DATA PROVIDED:
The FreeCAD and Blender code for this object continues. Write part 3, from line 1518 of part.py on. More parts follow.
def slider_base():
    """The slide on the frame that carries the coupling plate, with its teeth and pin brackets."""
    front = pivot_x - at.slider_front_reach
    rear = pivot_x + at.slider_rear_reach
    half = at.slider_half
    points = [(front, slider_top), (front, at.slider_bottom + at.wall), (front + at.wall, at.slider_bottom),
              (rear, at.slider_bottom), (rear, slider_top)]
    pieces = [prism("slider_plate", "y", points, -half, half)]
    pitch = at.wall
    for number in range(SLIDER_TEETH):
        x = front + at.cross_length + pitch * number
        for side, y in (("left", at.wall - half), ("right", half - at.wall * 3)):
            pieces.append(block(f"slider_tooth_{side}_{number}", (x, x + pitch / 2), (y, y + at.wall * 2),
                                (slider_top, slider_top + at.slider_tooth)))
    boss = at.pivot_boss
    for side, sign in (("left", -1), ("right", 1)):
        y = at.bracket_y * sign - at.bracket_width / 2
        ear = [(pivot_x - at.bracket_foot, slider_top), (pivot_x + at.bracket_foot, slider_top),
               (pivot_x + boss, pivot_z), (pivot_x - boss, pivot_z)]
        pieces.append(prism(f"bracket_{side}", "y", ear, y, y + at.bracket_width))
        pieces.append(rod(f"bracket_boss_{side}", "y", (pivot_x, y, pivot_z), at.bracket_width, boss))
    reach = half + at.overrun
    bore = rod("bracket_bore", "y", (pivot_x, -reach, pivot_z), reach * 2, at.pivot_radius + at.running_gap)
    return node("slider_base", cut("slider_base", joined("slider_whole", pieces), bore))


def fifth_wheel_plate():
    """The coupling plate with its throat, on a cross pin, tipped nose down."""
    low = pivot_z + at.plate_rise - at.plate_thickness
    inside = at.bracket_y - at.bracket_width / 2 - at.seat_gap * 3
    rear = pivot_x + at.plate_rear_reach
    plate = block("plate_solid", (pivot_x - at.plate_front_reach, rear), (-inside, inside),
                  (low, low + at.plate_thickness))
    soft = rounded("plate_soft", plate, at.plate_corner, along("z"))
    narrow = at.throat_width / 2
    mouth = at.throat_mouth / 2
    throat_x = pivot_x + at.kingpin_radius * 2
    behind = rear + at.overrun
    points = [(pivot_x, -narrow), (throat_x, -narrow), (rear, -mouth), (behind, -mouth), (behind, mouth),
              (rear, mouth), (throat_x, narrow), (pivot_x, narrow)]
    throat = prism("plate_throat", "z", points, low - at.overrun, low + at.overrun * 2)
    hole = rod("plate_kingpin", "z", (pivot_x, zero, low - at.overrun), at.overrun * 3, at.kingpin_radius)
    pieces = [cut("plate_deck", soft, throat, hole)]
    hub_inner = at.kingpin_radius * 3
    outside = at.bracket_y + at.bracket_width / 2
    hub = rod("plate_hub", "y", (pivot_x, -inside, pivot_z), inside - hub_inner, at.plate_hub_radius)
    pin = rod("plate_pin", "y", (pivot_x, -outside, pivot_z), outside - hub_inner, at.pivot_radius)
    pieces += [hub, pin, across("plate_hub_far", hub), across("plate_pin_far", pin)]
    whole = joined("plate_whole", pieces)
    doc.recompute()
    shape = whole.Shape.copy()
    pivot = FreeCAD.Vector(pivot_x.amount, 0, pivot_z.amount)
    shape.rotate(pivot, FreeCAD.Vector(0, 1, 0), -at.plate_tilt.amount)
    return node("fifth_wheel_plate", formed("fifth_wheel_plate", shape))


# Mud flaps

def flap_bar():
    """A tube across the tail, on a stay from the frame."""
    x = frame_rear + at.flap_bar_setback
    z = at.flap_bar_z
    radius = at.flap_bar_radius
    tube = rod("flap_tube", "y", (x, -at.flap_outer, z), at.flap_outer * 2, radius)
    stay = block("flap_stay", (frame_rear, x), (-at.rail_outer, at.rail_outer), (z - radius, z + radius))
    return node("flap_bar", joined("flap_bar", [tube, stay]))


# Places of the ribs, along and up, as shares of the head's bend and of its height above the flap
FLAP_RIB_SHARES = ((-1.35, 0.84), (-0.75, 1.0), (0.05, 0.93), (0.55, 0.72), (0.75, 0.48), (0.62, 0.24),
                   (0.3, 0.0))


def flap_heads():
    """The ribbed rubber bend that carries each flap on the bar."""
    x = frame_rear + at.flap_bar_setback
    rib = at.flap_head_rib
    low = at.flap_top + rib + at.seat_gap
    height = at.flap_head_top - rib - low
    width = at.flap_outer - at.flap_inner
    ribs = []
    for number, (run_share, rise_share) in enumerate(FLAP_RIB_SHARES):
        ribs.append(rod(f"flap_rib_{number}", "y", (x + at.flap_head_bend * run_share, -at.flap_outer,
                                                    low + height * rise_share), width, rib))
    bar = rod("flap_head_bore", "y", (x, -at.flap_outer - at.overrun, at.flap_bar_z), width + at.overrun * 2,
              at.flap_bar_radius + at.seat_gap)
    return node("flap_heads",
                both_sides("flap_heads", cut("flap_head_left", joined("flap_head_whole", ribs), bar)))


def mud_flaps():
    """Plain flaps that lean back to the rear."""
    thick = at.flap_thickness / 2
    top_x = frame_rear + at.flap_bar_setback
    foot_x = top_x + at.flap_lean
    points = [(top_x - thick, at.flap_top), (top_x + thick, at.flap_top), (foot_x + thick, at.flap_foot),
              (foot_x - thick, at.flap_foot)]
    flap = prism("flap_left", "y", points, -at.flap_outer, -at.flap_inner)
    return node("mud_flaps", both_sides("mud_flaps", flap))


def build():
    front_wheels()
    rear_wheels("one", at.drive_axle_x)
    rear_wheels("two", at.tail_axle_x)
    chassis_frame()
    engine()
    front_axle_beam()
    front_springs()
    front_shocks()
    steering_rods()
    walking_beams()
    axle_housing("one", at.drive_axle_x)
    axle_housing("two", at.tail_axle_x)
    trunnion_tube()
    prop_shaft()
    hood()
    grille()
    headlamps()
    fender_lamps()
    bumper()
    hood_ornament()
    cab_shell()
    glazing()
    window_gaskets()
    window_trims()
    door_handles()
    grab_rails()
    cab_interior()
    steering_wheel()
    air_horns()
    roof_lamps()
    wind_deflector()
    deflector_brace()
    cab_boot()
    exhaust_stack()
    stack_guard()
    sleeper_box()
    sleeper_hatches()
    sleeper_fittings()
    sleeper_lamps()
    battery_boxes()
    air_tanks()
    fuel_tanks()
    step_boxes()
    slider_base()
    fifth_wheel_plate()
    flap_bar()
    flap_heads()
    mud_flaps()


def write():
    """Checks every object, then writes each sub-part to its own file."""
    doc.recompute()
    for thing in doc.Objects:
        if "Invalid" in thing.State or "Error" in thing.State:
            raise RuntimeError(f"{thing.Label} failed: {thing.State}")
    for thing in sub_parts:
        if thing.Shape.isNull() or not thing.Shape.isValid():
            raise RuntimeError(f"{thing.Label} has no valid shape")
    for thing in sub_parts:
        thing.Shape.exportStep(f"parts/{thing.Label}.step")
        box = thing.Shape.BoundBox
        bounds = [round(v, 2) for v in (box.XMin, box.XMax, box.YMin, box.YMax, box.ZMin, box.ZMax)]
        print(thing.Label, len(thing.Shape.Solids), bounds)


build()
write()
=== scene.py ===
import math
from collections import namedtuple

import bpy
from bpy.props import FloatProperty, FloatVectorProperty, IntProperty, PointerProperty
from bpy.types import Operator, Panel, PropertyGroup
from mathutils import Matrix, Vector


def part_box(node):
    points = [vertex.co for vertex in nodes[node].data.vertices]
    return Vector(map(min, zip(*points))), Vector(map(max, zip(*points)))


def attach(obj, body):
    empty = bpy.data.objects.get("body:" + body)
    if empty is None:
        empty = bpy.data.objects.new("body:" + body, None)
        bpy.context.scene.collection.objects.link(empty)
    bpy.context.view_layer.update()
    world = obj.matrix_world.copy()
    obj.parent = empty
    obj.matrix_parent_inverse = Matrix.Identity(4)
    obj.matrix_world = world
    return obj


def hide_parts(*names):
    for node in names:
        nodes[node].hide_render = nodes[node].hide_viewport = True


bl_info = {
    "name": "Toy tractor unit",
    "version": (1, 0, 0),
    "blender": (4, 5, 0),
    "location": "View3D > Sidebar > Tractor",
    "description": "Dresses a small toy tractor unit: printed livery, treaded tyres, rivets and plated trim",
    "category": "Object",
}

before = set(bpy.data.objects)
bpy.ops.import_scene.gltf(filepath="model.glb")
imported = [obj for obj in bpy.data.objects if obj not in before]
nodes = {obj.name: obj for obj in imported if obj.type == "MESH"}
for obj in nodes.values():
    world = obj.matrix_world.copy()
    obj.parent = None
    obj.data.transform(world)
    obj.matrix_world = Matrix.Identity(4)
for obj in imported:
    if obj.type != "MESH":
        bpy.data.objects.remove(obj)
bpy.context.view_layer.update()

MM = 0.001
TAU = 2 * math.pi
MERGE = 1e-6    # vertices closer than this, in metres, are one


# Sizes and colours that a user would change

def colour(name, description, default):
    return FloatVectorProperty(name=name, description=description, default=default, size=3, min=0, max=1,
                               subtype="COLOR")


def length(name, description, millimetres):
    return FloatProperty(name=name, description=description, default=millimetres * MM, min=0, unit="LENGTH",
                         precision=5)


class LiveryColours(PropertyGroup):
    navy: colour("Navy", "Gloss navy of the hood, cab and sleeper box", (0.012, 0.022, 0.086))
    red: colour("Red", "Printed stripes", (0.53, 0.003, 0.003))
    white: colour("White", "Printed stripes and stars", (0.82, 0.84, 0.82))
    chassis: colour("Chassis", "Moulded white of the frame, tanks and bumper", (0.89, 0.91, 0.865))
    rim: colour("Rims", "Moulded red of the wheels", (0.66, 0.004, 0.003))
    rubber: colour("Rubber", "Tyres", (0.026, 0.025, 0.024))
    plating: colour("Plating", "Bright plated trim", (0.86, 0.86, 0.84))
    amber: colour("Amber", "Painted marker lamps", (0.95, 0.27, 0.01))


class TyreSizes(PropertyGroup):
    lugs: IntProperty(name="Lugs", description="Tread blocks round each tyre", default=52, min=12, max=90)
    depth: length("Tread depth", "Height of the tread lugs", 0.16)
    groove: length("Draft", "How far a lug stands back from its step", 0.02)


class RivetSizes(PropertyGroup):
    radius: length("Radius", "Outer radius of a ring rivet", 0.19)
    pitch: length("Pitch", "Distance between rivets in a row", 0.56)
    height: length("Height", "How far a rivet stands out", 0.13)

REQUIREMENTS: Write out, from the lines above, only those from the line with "bounds = [round(v, 2)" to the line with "zip(*points))), Vector(map(max, zip(*points)))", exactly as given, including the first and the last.

TASK ANSWER:
        bounds = [round(v, 2) for v in (box.XMin, box.XMax, box.YMin, box.YMax, box.ZMin, box.ZMax)]
        print(thing.Label, len(thing.Shape.Solids), bounds)


build()
write()
=== scene.py ===
import math
from collections import namedtuple

import bpy
from bpy.props import FloatProperty, FloatVectorProperty, IntProperty, PointerProperty
from bpy.types import Operator, Panel, PropertyGroup
from mathutils import Matrix, Vector


def part_box(node):
    points = [vertex.co for vertex in nodes[node].data.vertices]
    return Vector(map(min, zip(*points))), Vector(map(max, zip(*points)))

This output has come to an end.